(Modeling code records)
* begin *

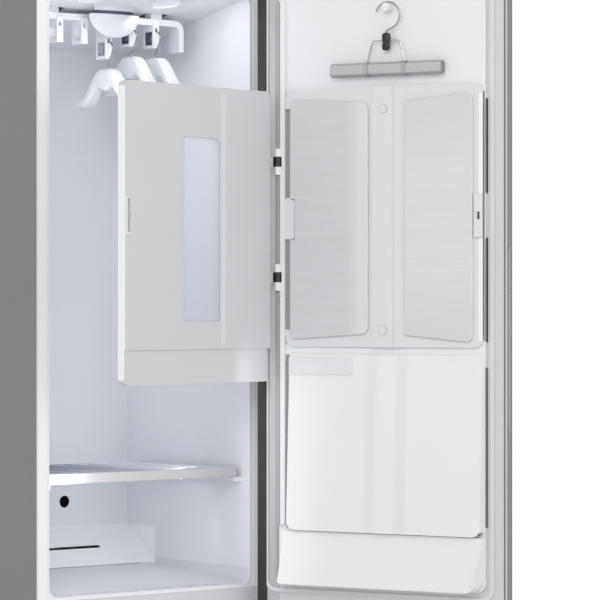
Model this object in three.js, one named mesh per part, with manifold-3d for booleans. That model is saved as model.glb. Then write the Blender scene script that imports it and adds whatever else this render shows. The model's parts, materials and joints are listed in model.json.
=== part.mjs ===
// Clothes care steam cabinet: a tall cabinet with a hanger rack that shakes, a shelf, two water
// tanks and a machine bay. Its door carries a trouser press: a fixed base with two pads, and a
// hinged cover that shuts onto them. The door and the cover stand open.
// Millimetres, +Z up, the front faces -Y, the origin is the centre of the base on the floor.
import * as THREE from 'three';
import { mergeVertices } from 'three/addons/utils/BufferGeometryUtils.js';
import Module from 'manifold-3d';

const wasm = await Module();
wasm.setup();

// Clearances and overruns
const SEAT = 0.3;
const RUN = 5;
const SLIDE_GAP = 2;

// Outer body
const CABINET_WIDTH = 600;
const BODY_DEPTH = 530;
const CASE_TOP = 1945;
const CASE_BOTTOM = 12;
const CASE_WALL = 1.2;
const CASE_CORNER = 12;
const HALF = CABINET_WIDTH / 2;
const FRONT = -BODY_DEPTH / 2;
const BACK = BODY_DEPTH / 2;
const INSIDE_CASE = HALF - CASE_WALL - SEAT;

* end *
* begin *

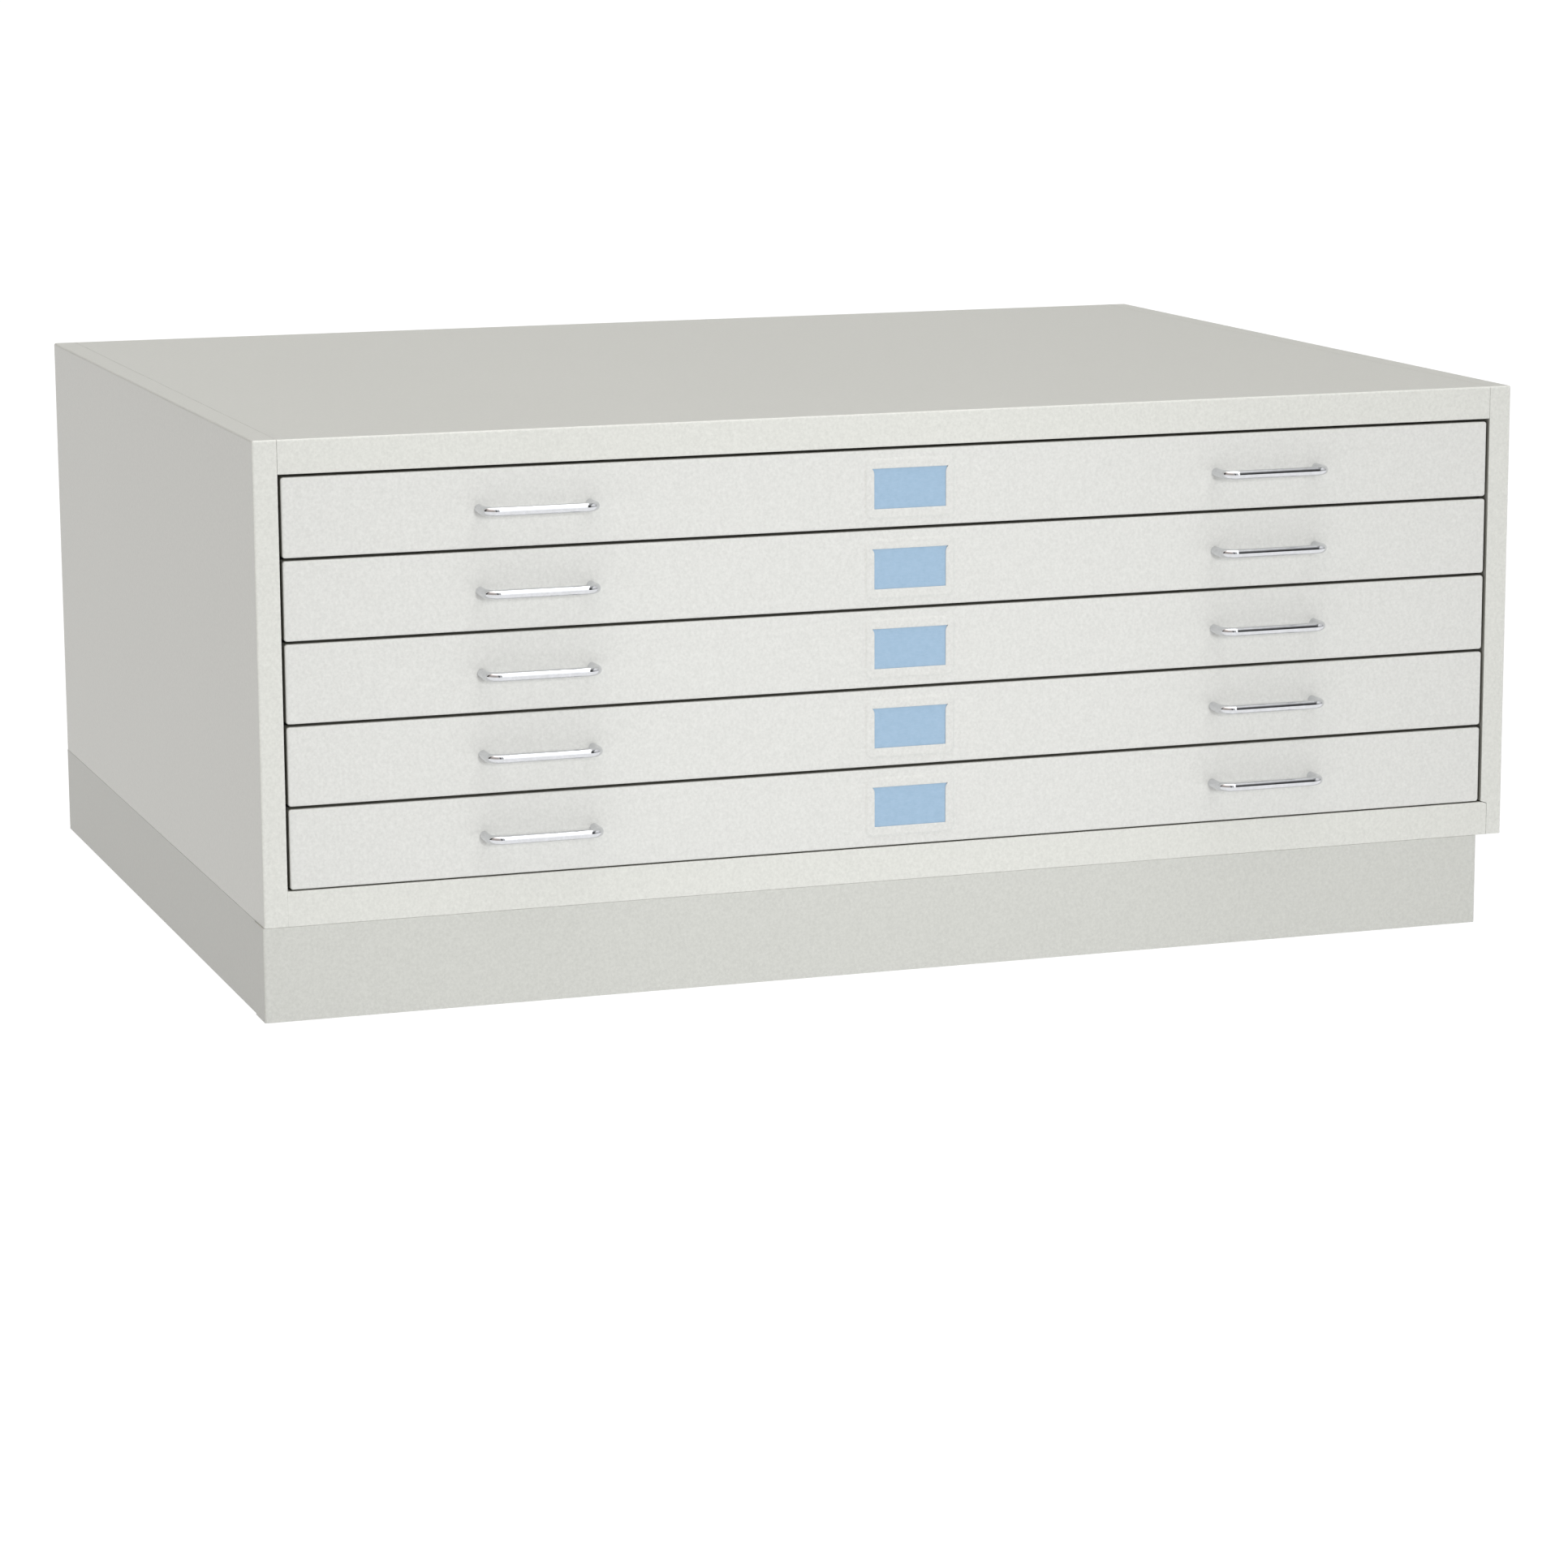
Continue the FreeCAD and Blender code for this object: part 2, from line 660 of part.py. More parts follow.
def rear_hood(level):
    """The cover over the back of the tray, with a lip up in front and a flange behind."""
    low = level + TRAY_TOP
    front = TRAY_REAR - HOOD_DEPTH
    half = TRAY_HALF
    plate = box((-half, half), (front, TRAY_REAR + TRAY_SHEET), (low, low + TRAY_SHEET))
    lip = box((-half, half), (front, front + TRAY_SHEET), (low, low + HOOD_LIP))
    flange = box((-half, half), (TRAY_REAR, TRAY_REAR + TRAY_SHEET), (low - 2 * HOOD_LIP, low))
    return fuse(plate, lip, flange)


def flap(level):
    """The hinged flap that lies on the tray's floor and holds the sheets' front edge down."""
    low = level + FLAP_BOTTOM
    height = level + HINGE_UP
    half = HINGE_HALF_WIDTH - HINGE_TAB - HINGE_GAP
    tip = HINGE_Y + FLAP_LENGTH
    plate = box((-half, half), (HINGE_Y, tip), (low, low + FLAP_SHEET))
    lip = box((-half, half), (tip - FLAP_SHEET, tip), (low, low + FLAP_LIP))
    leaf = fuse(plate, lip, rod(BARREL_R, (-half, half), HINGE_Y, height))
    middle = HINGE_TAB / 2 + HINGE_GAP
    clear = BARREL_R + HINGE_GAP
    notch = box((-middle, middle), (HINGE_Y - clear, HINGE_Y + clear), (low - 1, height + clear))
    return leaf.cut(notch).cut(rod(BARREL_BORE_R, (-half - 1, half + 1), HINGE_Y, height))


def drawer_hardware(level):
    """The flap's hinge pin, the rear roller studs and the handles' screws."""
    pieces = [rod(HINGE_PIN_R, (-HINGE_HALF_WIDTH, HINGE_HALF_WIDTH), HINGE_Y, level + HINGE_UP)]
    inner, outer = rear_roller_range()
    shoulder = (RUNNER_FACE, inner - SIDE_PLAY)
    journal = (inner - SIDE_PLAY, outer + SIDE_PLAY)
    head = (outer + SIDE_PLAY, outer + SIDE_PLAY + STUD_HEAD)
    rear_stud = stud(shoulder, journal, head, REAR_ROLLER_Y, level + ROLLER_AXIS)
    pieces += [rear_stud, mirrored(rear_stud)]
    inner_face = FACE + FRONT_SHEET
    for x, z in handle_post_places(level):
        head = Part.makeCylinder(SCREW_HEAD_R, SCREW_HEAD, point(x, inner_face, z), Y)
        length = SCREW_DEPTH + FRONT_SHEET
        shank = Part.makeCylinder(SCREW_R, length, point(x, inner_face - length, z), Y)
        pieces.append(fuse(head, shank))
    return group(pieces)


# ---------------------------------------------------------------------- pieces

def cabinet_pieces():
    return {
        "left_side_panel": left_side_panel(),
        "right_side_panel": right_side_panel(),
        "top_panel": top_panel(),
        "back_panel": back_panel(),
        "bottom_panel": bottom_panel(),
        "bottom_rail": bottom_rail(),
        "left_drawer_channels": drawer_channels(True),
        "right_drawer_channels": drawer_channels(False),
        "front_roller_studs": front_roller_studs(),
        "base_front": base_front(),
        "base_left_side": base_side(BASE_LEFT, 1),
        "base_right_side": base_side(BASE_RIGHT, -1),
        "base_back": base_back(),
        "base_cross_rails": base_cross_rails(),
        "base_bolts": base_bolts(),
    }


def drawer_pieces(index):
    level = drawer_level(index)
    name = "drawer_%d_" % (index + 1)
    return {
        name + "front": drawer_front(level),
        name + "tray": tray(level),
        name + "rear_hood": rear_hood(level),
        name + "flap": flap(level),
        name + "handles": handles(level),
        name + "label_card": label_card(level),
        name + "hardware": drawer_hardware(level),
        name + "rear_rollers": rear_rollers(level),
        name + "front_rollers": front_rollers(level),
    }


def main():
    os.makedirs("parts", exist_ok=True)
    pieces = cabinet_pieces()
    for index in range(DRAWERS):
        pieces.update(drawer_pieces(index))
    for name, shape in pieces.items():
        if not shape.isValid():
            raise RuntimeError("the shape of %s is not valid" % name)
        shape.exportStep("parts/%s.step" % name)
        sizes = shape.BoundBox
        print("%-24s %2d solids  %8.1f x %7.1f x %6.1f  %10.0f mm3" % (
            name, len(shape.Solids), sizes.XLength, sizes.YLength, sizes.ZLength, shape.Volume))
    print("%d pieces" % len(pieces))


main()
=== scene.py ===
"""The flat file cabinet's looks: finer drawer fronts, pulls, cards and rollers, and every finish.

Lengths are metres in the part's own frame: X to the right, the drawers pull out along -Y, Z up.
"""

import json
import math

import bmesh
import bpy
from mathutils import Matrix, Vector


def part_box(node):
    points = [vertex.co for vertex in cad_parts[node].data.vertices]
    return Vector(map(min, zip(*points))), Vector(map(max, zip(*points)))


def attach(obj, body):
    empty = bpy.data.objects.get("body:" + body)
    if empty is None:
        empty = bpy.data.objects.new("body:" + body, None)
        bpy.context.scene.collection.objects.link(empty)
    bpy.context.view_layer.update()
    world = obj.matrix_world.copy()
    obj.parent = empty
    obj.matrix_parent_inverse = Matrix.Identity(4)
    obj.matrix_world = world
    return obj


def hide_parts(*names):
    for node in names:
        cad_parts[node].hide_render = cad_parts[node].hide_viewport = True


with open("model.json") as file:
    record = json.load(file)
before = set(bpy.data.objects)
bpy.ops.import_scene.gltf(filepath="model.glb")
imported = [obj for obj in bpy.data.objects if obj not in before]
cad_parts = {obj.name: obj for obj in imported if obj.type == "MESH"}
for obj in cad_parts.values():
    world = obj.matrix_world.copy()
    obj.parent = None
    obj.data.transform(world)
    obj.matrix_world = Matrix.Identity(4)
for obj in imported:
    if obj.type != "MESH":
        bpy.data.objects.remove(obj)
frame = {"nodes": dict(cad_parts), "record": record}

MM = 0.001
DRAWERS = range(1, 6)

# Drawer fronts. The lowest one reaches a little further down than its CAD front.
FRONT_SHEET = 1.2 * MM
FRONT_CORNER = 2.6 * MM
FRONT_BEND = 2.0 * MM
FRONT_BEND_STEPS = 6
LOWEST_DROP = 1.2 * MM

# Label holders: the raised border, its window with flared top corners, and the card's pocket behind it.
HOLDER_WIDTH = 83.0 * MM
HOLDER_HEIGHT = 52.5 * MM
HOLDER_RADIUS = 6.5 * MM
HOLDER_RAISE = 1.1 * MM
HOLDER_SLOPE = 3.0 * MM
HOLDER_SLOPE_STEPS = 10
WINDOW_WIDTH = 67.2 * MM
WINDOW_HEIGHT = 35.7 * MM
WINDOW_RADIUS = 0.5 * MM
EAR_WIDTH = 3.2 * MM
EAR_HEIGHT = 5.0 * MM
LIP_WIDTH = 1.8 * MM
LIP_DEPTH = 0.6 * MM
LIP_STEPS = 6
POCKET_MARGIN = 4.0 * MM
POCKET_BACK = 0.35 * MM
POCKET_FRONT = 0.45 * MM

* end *

**DIRECTIONS**
Above are the records. Copy the lines beginning at the one that has "pieces = cabinet_pieces()" and ending with the one that has "bpy.context.view_layer.update()", unchanged.

**WRITTEN ANSWER**
    pieces = cabinet_pieces()
    for index in range(DRAWERS):
        pieces.update(drawer_pieces(index))
    for name, shape in pieces.items():
        if not shape.isValid():
            raise RuntimeError("the shape of %s is not valid" % name)
        shape.exportStep("parts/%s.step" % name)
        sizes = shape.BoundBox
        print("%-24s %2d solids  %8.1f x %7.1f x %6.1f  %10.0f mm3" % (
            name, len(shape.Solids), sizes.XLength, sizes.YLength, sizes.ZLength, shape.Volume))
    print("%d pieces" % len(pieces))


main()
=== scene.py ===
"""The flat file cabinet's looks: finer drawer fronts, pulls, cards and rollers, and every finish.

Lengths are metres in the part's own frame: X to the right, the drawers pull out along -Y, Z up.
"""

import json
import math

import bmesh
import bpy
from mathutils import Matrix, Vector


def part_box(node):
    points = [vertex.co for vertex in cad_parts[node].data.vertices]
    return Vector(map(min, zip(*points))), Vector(map(max, zip(*points)))


def attach(obj, body):
    empty = bpy.data.objects.get("body:" + body)
    if empty is None:
        empty = bpy.data.objects.new("body:" + body, None)
        bpy.context.scene.collection.objects.link(empty)
    bpy.context.view_layer.update()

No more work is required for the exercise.